Instruction >>
Which lines contain the string "empty"? Please list every one of them.

Dataset extract >>
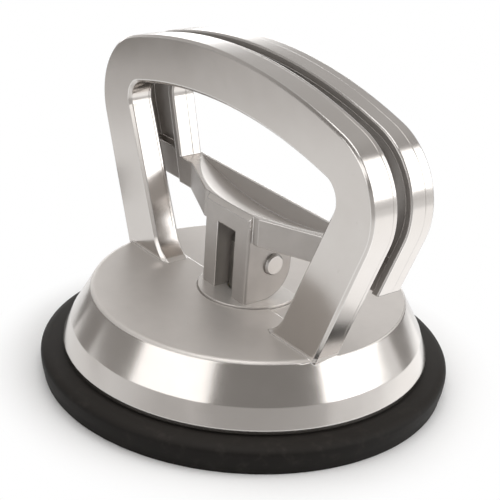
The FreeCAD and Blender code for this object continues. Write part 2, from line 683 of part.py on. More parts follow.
def wear_washer():
    """Thin disc that the cam slides on, with one flat side that stops it turning in its seat."""
    body = turned(
        "wear_washer",
        ("stud_diameter / 2 + soft_gap", "washer_floor"),
        ("washer_radius", "washer_floor"),
        ("washer_radius", "cam_foot"),
        ("stud_diameter / 2 + soft_gap", "cam_foot"),
    )
    side = Drawing(body, "SideOutline", "XY_Plane", out="cam_foot")
    side.polygon(("-washer_radius", "washer_flat"), ("washer_radius", "washer_flat"),
                 ("washer_radius", "2 * washer_radius"), ("-washer_radius", "2 * washer_radius"))
    add_cut(body, "FlatSide", side, Length="washer_thickness")
    return body


def ring(name, inner, outer, floor, top):
    """A plain turned ring."""
    return turned(name, (inner, floor), (outer, floor), (outer, top), (inner, top))


def lock_nut():
    """Thin hexagon nut that locks the stud in the plate's boss."""
    block = doc.addObject("Part::Prism", "LockNutBlock")
    block.Polygon = 6
    hole = doc.addObject("Part::Cylinder", "LockNutHole")
    bind(block, Circumradius="nut_corner", Height="nut_height", Placement__Base__z="boss_level")
    bind(hole, Radius="thread_diameter / 2", Height="nut_height", Placement__Base__z="boss_level")
    nut = doc.addObject("Part::Cut", "lock_nut")
    nut.Label = "lock_nut"
    nut.Base = block
    nut.Tool = hole
    return nut


def return_spring():
    """Compression spring, squeezed between the plate and its seat while the lever is closed."""
    coil = doc.addObject("Part::Helix", "SpringCoil")
    bind(coil, Radius="spring_radius", Height="seat_floor - plate_level - spring_wire",
         Pitch="(seat_floor - plate_level - spring_wire) / spring_turns",
         Placement__Base__z="plate_level + spring_wire / 2")
    wire = doc.addObject("Part::Circle", "SpringWire")
    upright = FreeCAD.Rotation(FreeCAD.Vector(1, 0, 0), 90)
    wire.Placement = FreeCAD.Placement(FreeCAD.Vector(0, 0, 0), upright)
    bind(wire, Radius="spring_wire / 2", Placement__Base__x="spring_radius",
         Placement__Base__z="plate_level + spring_wire / 2")
    spring = doc.addObject("Part::Sweep", "return_spring")
    spring.Label = "return_spring"
    spring.Sections = [wire]
    spring.Spine = coil
    spring.Solid = True
    spring.Frenet = True
    return spring


def rubber_pad():
    """Moulded rubber cup: sealing ring, domed web under the plate, and a ring that centres it."""
    wall_outer = "(rim_inner - soft_gap)"
    wall_inner = f"({wall_outer} - cup_wall_thickness)"
    return turned(
        "rubber_pad",
        ("0", "cavity_height"),
        ("cavity_radius", "cavity_height"),
        ("pad_foot_radius - lip_width", "0"),
        ("pad_foot_radius", "0"),
        ("pad_radius", "pad_widest_height"),
        ("pad_radius", "pad_height - pad_shoulder_drop", "pad_corner"),
        ("rim_radius", "pad_height"),
        (wall_outer, "pad_height"),
        (wall_outer, "pad_height + cup_wall_height"),
        (wall_inner, "pad_height + cup_wall_height"),
        (wall_inner, "pad_height"),
        ("plate_radius + cup_wall_thickness", "plate_floor + plate_thickness / 2"),
        ("plate_radius + soft_gap", "plate_floor + plate_thickness / 2"),
        ("plate_radius + soft_gap", "plate_floor"),
        ("0", "plate_floor"),
    )


PIECES = [
    body_casting(),
    lever_casting(),
    pull_stud(),
    hinge_pin(),
    wear_washer(),
    ring("guide_bush", "stud_diameter / 2 + running_gap", "bush_radius", "hub_face", "washer_floor"),
    ring("spring_seat", "nut_corner + running_gap * 10", "seat_radius", "seat_floor", "hub_face"),
    ring("backing_plate", "thread_diameter / 2", "plate_radius", "plate_floor", "plate_level"),
    ring("threaded_boss", "thread_diameter / 2", "boss_radius", "plate_level", "boss_level"),
    lock_nut(),
    return_spring(),
    rubber_pad(),
]
doc.recompute()

for item in doc.Objects:
    if "Invalid" in item.State or "Error" in item.State:
        raise RuntimeError(f"{item.Label} failed: {item.State}")
os.makedirs("parts", exist_ok=True)
for piece in PIECES:
    shape = piece.Shape
    if shape.isNull() or not shape.isValid() or len(shape.Solids) != 1:
        raise RuntimeError(f"{piece.Label} is not one sound solid")
    shape.exportStep(os.path.join("parts", piece.Label + ".step"))
    print(f"{piece.Label}: {shape.Volume:.1f} mm3")
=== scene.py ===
import math

import bmesh
import bpy
from mathutils import Matrix, Vector


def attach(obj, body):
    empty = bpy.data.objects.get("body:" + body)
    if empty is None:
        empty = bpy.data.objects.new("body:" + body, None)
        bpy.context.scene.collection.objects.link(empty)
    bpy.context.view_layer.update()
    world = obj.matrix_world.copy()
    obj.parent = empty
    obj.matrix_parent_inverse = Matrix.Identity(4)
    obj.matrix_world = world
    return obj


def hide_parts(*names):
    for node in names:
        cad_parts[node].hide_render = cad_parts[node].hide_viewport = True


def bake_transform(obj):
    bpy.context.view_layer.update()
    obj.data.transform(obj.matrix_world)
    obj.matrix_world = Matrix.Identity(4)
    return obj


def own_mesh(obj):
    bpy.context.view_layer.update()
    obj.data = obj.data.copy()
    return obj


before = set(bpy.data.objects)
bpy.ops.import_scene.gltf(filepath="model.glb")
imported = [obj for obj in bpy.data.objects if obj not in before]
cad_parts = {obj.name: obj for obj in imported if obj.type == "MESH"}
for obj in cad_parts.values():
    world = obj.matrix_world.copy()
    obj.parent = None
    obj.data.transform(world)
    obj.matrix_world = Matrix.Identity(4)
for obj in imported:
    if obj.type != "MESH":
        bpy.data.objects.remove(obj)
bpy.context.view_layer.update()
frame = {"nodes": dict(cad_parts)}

nodes = frame["nodes"]

# --- Dome with its fixed grip -------------------------------------------------------------------
# One gravity casting in aluminium: the dome that presses on the rubber, its flat deck, and the
# D grip that grows out of the deck. It is polished to a warm satin with a few pits, its rounded
# edges are rubbed bright, and the deck is blasted. The side that faces the lever is left raw,
# rougher and less metallic, and its darker tone is painted shade from the gap between the grips.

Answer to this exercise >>
    empty = bpy.data.objects.get("body:" + body)
    if empty is None:
        empty = bpy.data.objects.new("body:" + body, None)
        bpy.context.scene.collection.objects.link(empty)
    obj.parent = empty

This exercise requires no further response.